On va aplatir la courbe, c’est une certitude. Mais va-t-on réussir à l’infléchir suffisamment que pour ne pas dépasser le nombre de respirateurs disponibles en Belgique ? C’est beaucoup moins certain. Chaque fois qu’on va réussir un tout petit peu à l’infléchir, on va sauver des centaines de vies. Mais pour être dans un scénario idéal où ne serait jamais dépassé, je ne suis pas sûr que les mesures d’aujourd’hui suffiront. Il faudra peut-être en prendre d’autres, et même là il sera peut-être déjà trop tard pour arriver à ne pas être submergés. Mais c’est difficile le savoir précisément.

Tout ce qui est mis en place va sauver des vies. Est-ce que ce sera suffisant pour sauver toutes les vies qui auraient pu être sauvées ? C’est l’Histoire qui nous le dira. C’est une maladie qu’on connait tellement peu, c’est difficile de prédire même avec toutes les données qu’on obtient au fur et à mesure. À un moment donné, il faut être fataliste et se dire qu’on a fait le plus qu’on pouvait de ce qui est humainement possible. Même avec des mesures totales, il y aura des morts liés à cette maladie dans notre pays. Le but n’est pas de ne pas avoir de morts, mais d’en avoir le moins possible.

Les hôpitaux sont déjà débordés aujourd’hui ?

Pour le moment, à part certaines zones comme Mons, aucun hôpital n’est engorgé. Aucun hôpital ne manque de matériel, sauf les masques. Mais quand on compte les stocks, nous n’avons pas de quoi tenir un mois. Les patients aux soins intensifs doivent rester ventilés environ 20 jours. Il faut absolument qu’on puisse réapprovisionnés dans le courant du mois. Or, les fournisseurs nous annoncent que ce ne sera pas simple. Nous l’avons communiqué, de même que les hôpitaux, à la ministre De Block et elle est en recherche active de solutions, mais le risque existe. Les hôpitaux se sont mis « en ordre de guerre » depuis la semaine dernière. Je rejoins d’ailleurs le discours du président français Emmanuel Macron.
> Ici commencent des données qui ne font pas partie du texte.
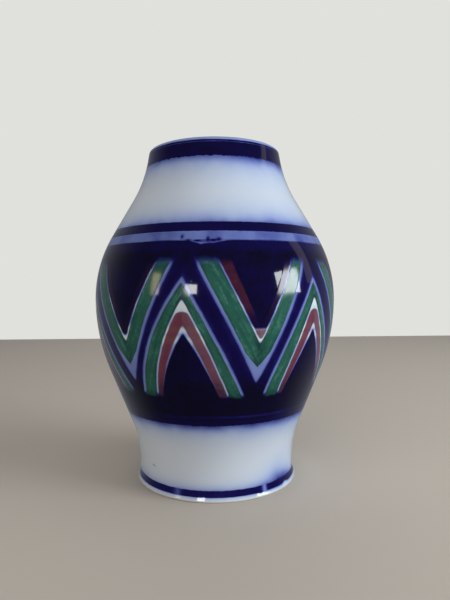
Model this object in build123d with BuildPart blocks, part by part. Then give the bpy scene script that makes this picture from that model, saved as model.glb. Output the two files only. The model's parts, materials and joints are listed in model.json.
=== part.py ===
from build123d import *

import os
from math import cos, radians, sin

# A small baluster-shaped porcelain vase, cast in one piece and glazed, with painted bands and chevrons.
#
# Millimetres. +Z is up, the origin is the centre of the foot on the surface the vase stands on, and -Y is
# the front. The fired body is one solid. The glaze is a thin coat on it, and each painted zone is the
# stretch of that coat which the pigment has dyed, so the zones lie flush with the clear glaze beside them.

# ---- Overall size -------------------------------------------------------------------------------------
HEIGHT = 150.0

# ---- Wall, its two glaze coats and the lip ------------------------------------------------------------
WALL = 3.0
GLAZE = 0.3
LIP_ROUND = WALL / 2

# ---- Outer line of the wall, from the waist above the foot up to the lip: tangent arcs and cones ------
WAIST_RADIUS = 35.7
WAIST_HEIGHT = 8.8
WAIST_ARC = 46.0
LOWER_LEAN = 21.8
LOWER_CONE = 26.5
LOWER_BELLY_ARC = 86.0
UPPER_BELLY_ARC = 56.0
SHOULDER_LEAN = 30.5
SHOULDER_CONE = 18.5
NECK_ARC = 58.0
COLLAR_LEAN = 10.4

# ---- Foot ---------------------------------------------------------------------------------------------
FLARE_ARC = 12.0
FLARE_LEAN = 25.0
FOOT_EDGE_ROUND = 0.6
FOOT_RING_WIDTH = 3.0
RECESS_HEIGHT = 4.0
RECESS_CORNER = 1.5
BARE_HEIGHT = 0.6

# ---- Inside bottom ------------------------------------------------------------------------------------
FLOOR_LEAN = 8.0
FLOOR_CORNER = 8.0

# ---- Heights of the painted bands on the outside ------------------------------------------------------
RIM_BAND = (141.5, 147.9)
SHOULDER_LINE = (109.3, 113.2)
PALE_LINE = (105.9, 109.3)
BELLY_FIELD = (33.0, 105.9)
FOOT_BAND = (2.0, 4.7)

# ---- Chevrons in the belly field, alternately peaks and vees, counted round from the front ------------
REPEATS = 6
PEAK_TURN = -13.0
VEE_TURN = 18.0
STROKE_REACH = 70.0

# A chevron is measured on the flat plane that touches the belly at its middle: the heights of its point
# outside and inside, the height where its legs end, and how far their edges are from its middle there.
PEAK_PALE = {"tip": 92.3, "inner_tip": 71.5, "ends": 44.5, "outer": 20.6, "inner": 11.3}
PEAK_GREEN = {"tip": 89.7, "inner_tip": 83.8, "ends": 45.3, "outer": 19.5, "inner": 14.6}
PEAK_RED = {"tip": 78.9, "inner_tip": 73.5, "ends": 45.3, "outer": 14.2, "inner": 11.7}
VEE_PALE = {"tip": 51.0, "inner_tip": 75.0, "ends": 99.4, "outer": 23.0, "inner": 9.8}
VEE_GREEN = {"tip": 58.4, "inner_tip": 65.5, "ends": 98.8, "outer": 21.2, "inner": 15.2}
VEE_RED = {"tip": 69.3, "inner_tip": 74.0, "ends": 98.4, "outer": 14.4, "inner": 10.3}


def wall_line(inset: float, first_lean: float = 0.0) -> Wire:
    """The wall's line from the waist up to the lip, moved into the wall by inset.

    It starts where the waist arc has reached first_lean degrees from upright.
    """
    start = (
        WAIST_RADIUS - inset + (WAIST_ARC + inset) * (1 - cos(radians(first_lean))),
        WAIST_HEIGHT + (WAIST_ARC + inset) * sin(radians(first_lean)),
    )
    heading = (sin(radians(first_lean)), cos(radians(first_lean)))
    with BuildLine() as line:
        waist = JernArc(start, heading, WAIST_ARC + inset, first_lean - LOWER_LEAN)
        lower = Line(waist @ 1, waist @ 1 + (waist % 1) * LOWER_CONE)
        belly = JernArc(lower @ 1, lower % 1, LOWER_BELLY_ARC - inset, LOWER_LEAN)
        shoulder = JernArc(belly @ 1, belly % 1, UPPER_BELLY_ARC - inset, SHOULDER_LEAN)
        upper = Line(shoulder @ 1, shoulder @ 1 + (shoulder % 1) * SHOULDER_CONE)
        neck = JernArc(upper @ 1, upper % 1, NECK_ARC + inset, COLLAR_LEAN - SHOULDER_LEAN)
        collar_top = HEIGHT - LIP_ROUND + (LIP_ROUND - inset) * sin(radians(COLLAR_LEAN))
        collar_length = (collar_top - (neck @ 1).Y) / cos(radians(COLLAR_LEAN))
        Line(neck @ 1, neck @ 1 + (neck % 1) * collar_length)
    return line.wire()


def foot_line(inset: float) -> Wire:
    """The outer line from the waist down over the flared foot to its rounded edge, moved in by inset."""
    edge_round = FOOT_EDGE_ROUND - inset
    flare_top = FLARE_ARC * sin(radians(FLARE_LEAN)) + FOOT_EDGE_ROUND * (1 + sin(radians(FLARE_LEAN)))
    with BuildLine() as line:
        upright = Line((WAIST_RADIUS - inset, WAIST_HEIGHT), (WAIST_RADIUS - inset, flare_top))
        flare = JernArc(upright @ 1, upright % 1, FLARE_ARC + inset, FLARE_LEAN)
        JernArc(flare @ 1, flare % 1, edge_round, -90 - FLARE_LEAN)
    return line.wire()


def vase_section(inset: float) -> Sketch:
    """Half of the vase cut through its axis, with every surface moved into the wall by inset."""
    outer = wall_line(inset)
    inner = wall_line(WALL - inset, FLOOR_LEAN)
    foot = foot_line(inset)
    recess_radius = (foot @ 1).X - FOOT_RING_WIDTH + inset
    with BuildSketch(Plane.XZ) as section:
        with BuildLine():
            add(outer)
            add(foot)
            add(inner)
            JernArc(outer @ 1, outer % 1, LIP_ROUND - inset, 180)
            corner = JernArc(inner @ 0, -(inner % 0), FLOOR_CORNER + inset, FLOOR_LEAN - 90)
            floor = Line(corner @ 1, (0, (corner @ 1).Y))
            axis = Line(floor @ 1, (0, RECESS_HEIGHT + inset))
            ceiling_corner = FilletPolyline(
                axis @ 1,
                (recess_radius, RECESS_HEIGHT + inset),
                (recess_radius, inset),
                radius=RECESS_CORNER + inset,
            )
            Line(ceiling_corner @ 1, foot @ 1)
        make_face()
    return section.sketch


def glaze_ring(coat: Part, low: float, high: float) -> Part:
    """The stretch of a coat between two heights."""
    with BuildPart() as ring:
        add(coat)
        with Locations((0, 0, low)):
            Cylinder(
                HEIGHT,
                high - low,
                align=(Align.CENTER, Align.CENTER, Align.MIN),
                mode=Mode.INTERSECT,
            )
    return ring.part


def chevron_prisms(shape: dict, first_turn: float) -> Part:
    """Flat-sided prisms of one chevron, repeated round the axis and long enough to pass through the wall.

    first_turn is the first chevron's place, in degrees from the front, positive towards +X.
    """
    turns = [radians(first_turn + step * 360 / REPEATS) for step in range(REPEATS)]
    planes = [
        Plane(origin=(0, 0, 0), x_dir=(cos(turn), sin(turn), 0), z_dir=(sin(turn), -cos(turn), 0))
        for turn in turns
    ]
    with BuildPart() as prisms:
        with BuildSketch(*planes):
            with BuildLine():
                Polyline(
                    (0, shape["tip"]),
                    (shape["outer"], shape["ends"]),
                    (shape["inner"], shape["ends"]),
                    (0, shape["inner_tip"]),
                    close=True,
                )
            make_face()
            mirror(about=Plane.YZ)
        extrude(amount=STROKE_REACH)
    return prisms.part


def painted_strokes(coat: Part, peak: dict, vee: dict) -> Part:
    """What lies in a coat within the prisms of a peak and a vee, six of each."""
    peaks = chevron_prisms(peak, PEAK_TURN)
    vees = chevron_prisms(vee, VEE_TURN)
    with BuildPart() as strokes:
        add(peaks)
        add(vees)
        add(coat, mode=Mode.INTERSECT)
    return strokes.part


# ---- Half sections through the axis -------------------------------------------------------------------
glazed_section = vase_section(0)

with BuildSketch(Plane.XZ) as bare_foot:
    add(glazed_section)
    Rectangle(HEIGHT, BARE_HEIGHT, align=(Align.MIN, Align.MIN), mode=Mode.INTERSECT)

with BuildSketch(Plane.XZ) as biscuit_section:
    add(vase_section(GLAZE))
    add(bare_foot.sketch)

# ---- The fired body: wall, closed bottom, foot ring and lip in one piece ------------------------------
with BuildPart() as porcelain_body:
    revolve(biscuit_section.sketch, axis=Axis.Z)

# ---- Every glaze coat at once, to be divided below ----------------------------------------------------
with BuildPart() as all_coats:
    revolve(glazed_section, axis=Axis.Z)
    add(porcelain_body.part, mode=Mode.SUBTRACT)

with BuildPart() as underside_glaze:
    add(all_coats.solids().sort_by(Axis.Z)[0])

with BuildPart() as wall_coat:
    add(all_coats.solids().sort_by(Axis.Z)[-1])

# ---- Everything inside the middle of the wall, which tells the outer coat from the inner one ----------
with BuildPart() as core:
    with BuildSketch(Plane.XZ):
        with BuildLine():
            middle = wall_line(WALL / 2)
            add(middle)
            Polyline(
                middle @ 1,
                (0, (middle @ 1).Y),
                (0, 0),
                (WAIST_RADIUS - WALL / 2, 0),
                middle @ 0,
            )
        make_face()
    revolve(axis=Axis.Z)

with BuildPart() as outer_coat:
    add(wall_coat.part)
    add(core.part, mode=Mode.SUBTRACT)
    Cylinder(
        HEIGHT,
        RIM_BAND[1],
        align=(Align.CENTER, Align.CENTER, Align.MIN),
        mode=Mode.INTERSECT,
    )

# ---- Clear glaze inside the vase and over its lip -----------------------------------------------------
with BuildPart() as inner_glaze:
    add(wall_coat.part)
    add(outer_coat.part, mode=Mode.SUBTRACT)

# ---- The whole belly zone, out of which the chevrons and their ground are divided ---------------------
belly_coat = glaze_ring(outer_coat.part, *BELLY_FIELD)
chevron_coat = painted_strokes(belly_coat, PEAK_PALE, VEE_PALE)

with BuildPart() as belly_field:
    add(belly_coat)
    add(chevron_coat, mode=Mode.SUBTRACT)

with BuildPart() as green_strokes:
    add(painted_strokes(belly_coat, PEAK_GREEN, VEE_GREEN))

with BuildPart() as red_strokes:
    add(painted_strokes(belly_coat, PEAK_RED, VEE_RED))

with BuildPart() as pale_outlines:
    add(chevron_coat)
    add(green_strokes.part, mode=Mode.SUBTRACT)
    add(red_strokes.part, mode=Mode.SUBTRACT)

# ---- The plain rings of the outer coat, from the bare foot up to the lip ------------------------------
with BuildPart() as foot_edge_glaze:
    add(glaze_ring(outer_coat.part, BARE_HEIGHT, FOOT_BAND[0]))

with BuildPart() as foot_band:
    add(glaze_ring(outer_coat.part, *FOOT_BAND))

with BuildPart() as lower_glaze:
    add(glaze_ring(outer_coat.part, FOOT_BAND[1], BELLY_FIELD[0]))

with BuildPart() as pale_line:
    add(glaze_ring(outer_coat.part, *PALE_LINE))

with BuildPart() as shoulder_line:
    add(glaze_ring(outer_coat.part, *SHOULDER_LINE))

with BuildPart() as neck_glaze:
    add(glaze_ring(outer_coat.part, SHOULDER_LINE[1], RIM_BAND[0]))

with BuildPart() as rim_band:
    add(glaze_ring(outer_coat.part, *RIM_BAND))

# ---- Labels and files ---------------------------------------------------------------------------------
porcelain_body.part.label = "porcelain_body"
underside_glaze.part.label = "underside_glaze"
inner_glaze.part.label = "inner_glaze"
foot_edge_glaze.part.label = "foot_edge_glaze"
foot_band.part.label = "foot_band"
lower_glaze.part.label = "lower_glaze"
belly_field.part.label = "belly_field"
pale_outlines.part.label = "pale_outlines"
green_strokes.part.label = "green_strokes"
red_strokes.part.label = "red_strokes"
pale_line.part.label = "pale_line"
shoulder_line.part.label = "shoulder_line"
neck_glaze.part.label = "neck_glaze"
rim_band.part.label = "rim_band"

os.makedirs("parts", exist_ok=True)
export_step(porcelain_body.part, "parts/porcelain_body.step")
export_step(underside_glaze.part, "parts/underside_glaze.step")
export_step(inner_glaze.part, "parts/inner_glaze.step")
export_step(foot_edge_glaze.part, "parts/foot_edge_glaze.step")
export_step(foot_band.part, "parts/foot_band.step")
export_step(lower_glaze.part, "parts/lower_glaze.step")
export_step(belly_field.part, "parts/belly_field.step")
export_step(pale_outlines.part, "parts/pale_outlines.step")
export_step(green_strokes.part, "parts/green_strokes.step")
export_step(red_strokes.part, "parts/red_strokes.step")
export_step(pale_line.part, "parts/pale_line.step")
export_step(shoulder_line.part, "parts/shoulder_line.step")
export_step(neck_glaze.part, "parts/neck_glaze.step")
export_step(rim_band.part, "parts/rim_band.step")
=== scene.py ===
import json
import logging
from dataclasses import dataclass, field
from enum import Enum
from math import cos, degrees, pi, radians, sin

import bmesh
import bpy
from mathutils import Color, Matrix, Vector

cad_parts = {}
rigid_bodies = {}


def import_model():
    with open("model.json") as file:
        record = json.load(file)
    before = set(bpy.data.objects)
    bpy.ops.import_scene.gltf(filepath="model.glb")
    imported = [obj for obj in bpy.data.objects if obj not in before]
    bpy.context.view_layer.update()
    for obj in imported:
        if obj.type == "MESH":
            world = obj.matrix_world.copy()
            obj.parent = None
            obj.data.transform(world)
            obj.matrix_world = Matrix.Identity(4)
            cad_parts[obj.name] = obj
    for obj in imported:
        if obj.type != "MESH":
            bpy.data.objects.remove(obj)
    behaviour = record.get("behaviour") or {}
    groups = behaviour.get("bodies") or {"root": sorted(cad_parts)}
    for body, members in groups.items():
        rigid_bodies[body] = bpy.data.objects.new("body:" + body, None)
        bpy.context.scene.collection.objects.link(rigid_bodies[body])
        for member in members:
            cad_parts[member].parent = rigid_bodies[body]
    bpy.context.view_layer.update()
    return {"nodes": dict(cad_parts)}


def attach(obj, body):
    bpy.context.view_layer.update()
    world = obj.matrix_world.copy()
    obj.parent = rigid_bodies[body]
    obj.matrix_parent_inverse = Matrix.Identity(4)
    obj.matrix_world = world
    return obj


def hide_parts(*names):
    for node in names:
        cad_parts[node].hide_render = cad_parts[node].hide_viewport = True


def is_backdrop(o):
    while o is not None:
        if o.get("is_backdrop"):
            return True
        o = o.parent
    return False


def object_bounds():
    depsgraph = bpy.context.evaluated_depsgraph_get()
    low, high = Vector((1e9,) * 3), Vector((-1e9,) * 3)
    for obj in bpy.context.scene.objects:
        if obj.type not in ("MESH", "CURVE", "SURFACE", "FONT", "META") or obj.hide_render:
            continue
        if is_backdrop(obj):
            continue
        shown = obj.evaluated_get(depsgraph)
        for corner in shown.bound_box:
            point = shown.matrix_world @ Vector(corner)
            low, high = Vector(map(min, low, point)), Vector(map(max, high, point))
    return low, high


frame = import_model()

# A small porcelain vase, hand-painted under its glaze. Its skin is a set of thin closed rings, one for each
# painted zone, all turned from one template, so that they meet flush. The painting is one pattern that
# every ring's material reads at its own place, so a colour that has run goes on over a ring's edge.
#
# Blender's metres are used for meshes and for the studio, and millimetres for the vase's sizes. The front
# is -Y. A place on the vase is given by its turn, in degrees from the front towards +X, and its height.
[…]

Pour les hôpitaux, on est dans une situation identique à celle de se préparer à accueillir des blessés de guerre, on est tous sur le pont et solidaires.

Les mesures ont été annoncées jusqu’au 5 avril. On imagine aisément que ce délai va être prolongé…

Vu la durée qu’il faut pour soigner un malade du Covid-19, les hôpitaux n’en seront clairement pas sortis d’ici là. Il y a un délai entre le moment où les mesures sont prises et le moment où les hôpitaux sont engorgés. Ce n’est pas parce qu’on sera encore débordés que le « lockdown » doit être maintenu. Mais si on regarde l’Italie, ou Wuhan, personne pour le moment n’a réussi à prendre des mesures aussi courtes que ce qui est annoncé. Tout le monde a dû dépasser le mois de confinement. Je crains que ce soit prolongé, mais en tout ou en partie ? C’est la vraie question.